La révolution technologique a-t-elle suffisamment porté ses fruits dans le domaine du social ?

Jean-Philippe Courtois

Jean-Philippe Courtois

Jean-Philippe Courtois. Il me faut déjà faire une remarque préliminaire : pour un nombre alarmant de jeunes européens, il semble ne pas y avoir de futur (25% de taux de chômage en France, près de 50% en Espagne, et officiellement, 17% dans le monde). Or, trois grandes forces traversent aujourd’hui notre société. Les jeunes générations cherchent du sens dans leur travail : selon une récente étude LinkedIn, 26% déclarent vouloir travailler dans le secteur du social et de l’éducation, contre 8% dans la technologie ! Parallèlement, l’économie sociale et solidaire connaît une croissance sans précédent, et représente un véritable gisement d’emplois. Enfin, la révolution numérique se poursuit et n’épargne personne, et amène avec elle son lot d’opportunités et d’effets délétères potentiels. Il est nécessaire qu’un sens sous-tende l’usage de la technologie.

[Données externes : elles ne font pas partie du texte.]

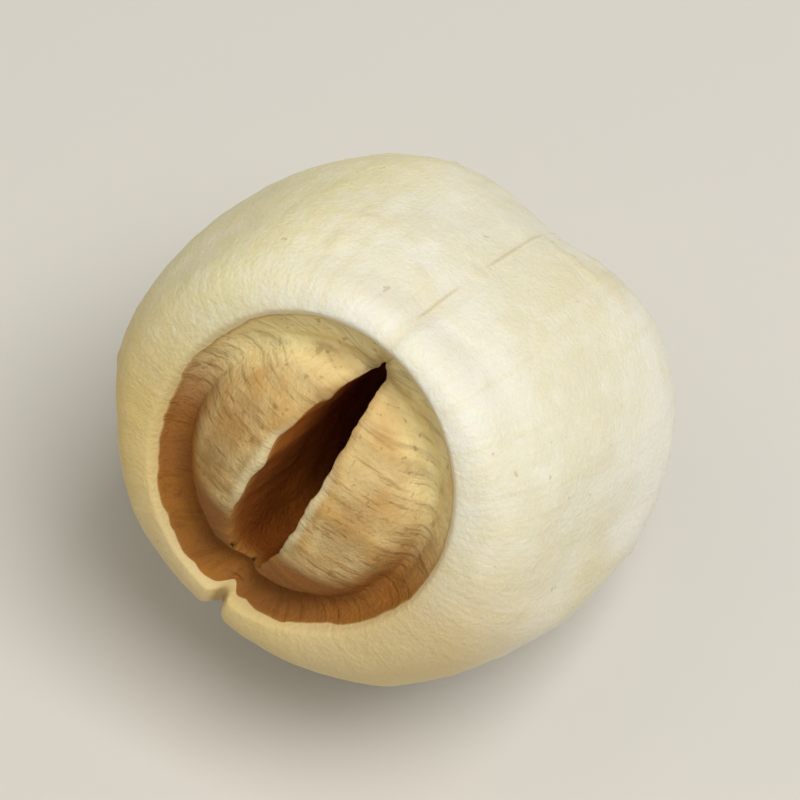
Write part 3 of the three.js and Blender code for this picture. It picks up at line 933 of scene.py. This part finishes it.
# %% Floor
FLOOR_HALF = 0.6
floor_mesh = bpy.data.meshes.new("floor")
floor_corners = [(-FLOOR_HALF, -FLOOR_HALF, 0), (FLOOR_HALF, -FLOOR_HALF, 0), (FLOOR_HALF, FLOOR_HALF, 0),
                 (-FLOOR_HALF, FLOOR_HALF, 0)]
floor_mesh.from_pydata(floor_corners, [], [(0, 1, 2, 3)])
floor = bpy.data.objects.new("floor", floor_mesh)
bpy.context.collection.objects.link(floor)
floor_material, floor_tree, floor_output = new_material("matt_pale_card")
floor_shader = add_node(floor_tree, "ShaderNodeBsdfPrincipled", {}, {
    "Base Color": linear("#d3d0ca"), "Roughness": 0.9, "Specular IOR Level": 0.2})
floor_tree.links.new(floor_shader.outputs["BSDF"], floor_output.inputs["Surface"])
floor_mesh.materials.append(floor_material)
print("floor, m:", 2 * FLOOR_HALF, "wide")

# %% Lights
# Each lamp's way from the seed is right, up and towards the camera. Distance and size are in metres.
LAMPS = [("key", (0.36, 0.34, 0.87), 0.30, 0.20, 0.80, "#fffdfa"),
         ("fill", (-0.55, 0.55, 0.62), 0.35, 0.3, 0.19, "#fff6e0")]
WORLD_COLOUR, WORLD_STRENGTH = "#f0eee9", 0.31

right = Vector((math.cos(CAMERA_AZIMUTH), math.sin(CAMERA_AZIMUTH), 0))
up = toward_camera.cross(right)
for name, (to_right, to_up, to_camera), distance, size, power, tint in LAMPS:
    lamp = bpy.data.objects.new(name, bpy.data.lights.new(name, "AREA"))
    bpy.context.collection.objects.link(lamp)
    way = (right * to_right + up * to_up + toward_camera * to_camera).normalized()
    lamp.location = middle + way * distance
    lamp.rotation_euler = (-way).to_track_quat("-Z", "Y").to_euler()
    lamp.data.size = size
    lamp.data.energy = power
    lamp.data.color = linear(tint)[:3]
    print(name, "lamp from", np.round(way, 2))

world = bpy.data.worlds.new("studio")
bpy.context.scene.world = world
world.use_nodes = True
world.node_tree.nodes.clear()
sky = add_node(world.node_tree, "ShaderNodeBackground", {},
               {"Color": linear(WORLD_COLOUR), "Strength": WORLD_STRENGTH})
add_node(world.node_tree, "ShaderNodeOutputWorld", {}, {"Surface": sky.outputs["Background"]})
bpy.context.scene.view_settings.view_transform = "Standard"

A cet égard, je trouve que la transformation numérique a encore trop peu touché le secteur de l’économie sociale et solidaire au sens large. Les raisons de cet état de fait sont multiples. Tout d’abord, c’est une question de génération : on trouve bien sûr des organisations sociales qui ont été créées il y a quelques années à peine – les Ticket for Change, MakeSense, OuiShare, etc. – par des jeunes qui ont toujours baigné dans la technologie et ont donc naturellement tendance à mettre cette dernière au coeur de leur fonctionnement. Mais de l’autre côté, on trouve également de très belles institutions, qui existent depuis 20 ou 30 ans et font une action de terrain remarquable. Le problème, c’est qu’en leur sein, on trouve trop peu de personnes qui maîtrisent les outils technologiques, ce qui fait que leur façon d’envisager les besoins de leur public cibles est parfois un peu datée. Dans ces organisations, on trouve d’ailleurs beaucoup de jeunes en service civique ou bénévoles qui ont envie de faire bouger les choses en interne… Exactement comme en entreprise ! Tout le monde essaie de rattraper le mouvement et de rester un employeur pertinent. Mais la route est longue.

En outre – et c’est là selon moi un problème absolument central – on croise trop peu de développeurs dans ces organisations à vocation sociale. Pourquoi ? Difficile à dire. On pourrait croire qu’après tout, pour ces profils très recherchés, un emploi stimulant et correctement rémunéré fait encore partie du champ des possibles, et qu’en conséquence, la question du sens ne se pose pas de façon aussi urgente. Et on aurait tort : quand on prend le temps de discuter avec ces jeunes., on se rend compte qu’ils ont exactement les mêmes aspirations que les autres. A nous, donc, de prendre les devants et de sensibiliser ce public particulier à l’entrepreneuriat social. De ce point de vue, notre partenariat avec Simplon aura valeur de test.

Comment remédier à cette situation ?

J.-P. C. Il faut déjà favoriser une plus grande mixité au sein des ONG. Je ne parle pas seulement de mixité sociale et générationnelle – bien que ces dernières soient évidemment essentielles – mais également de mixité en termes de compétences : il faut trouver le bon dosage entre « soft skills » et compétences techniques, les premières étant souvent surpondérées au détriment des secondes dans les organisations à vocation sociale.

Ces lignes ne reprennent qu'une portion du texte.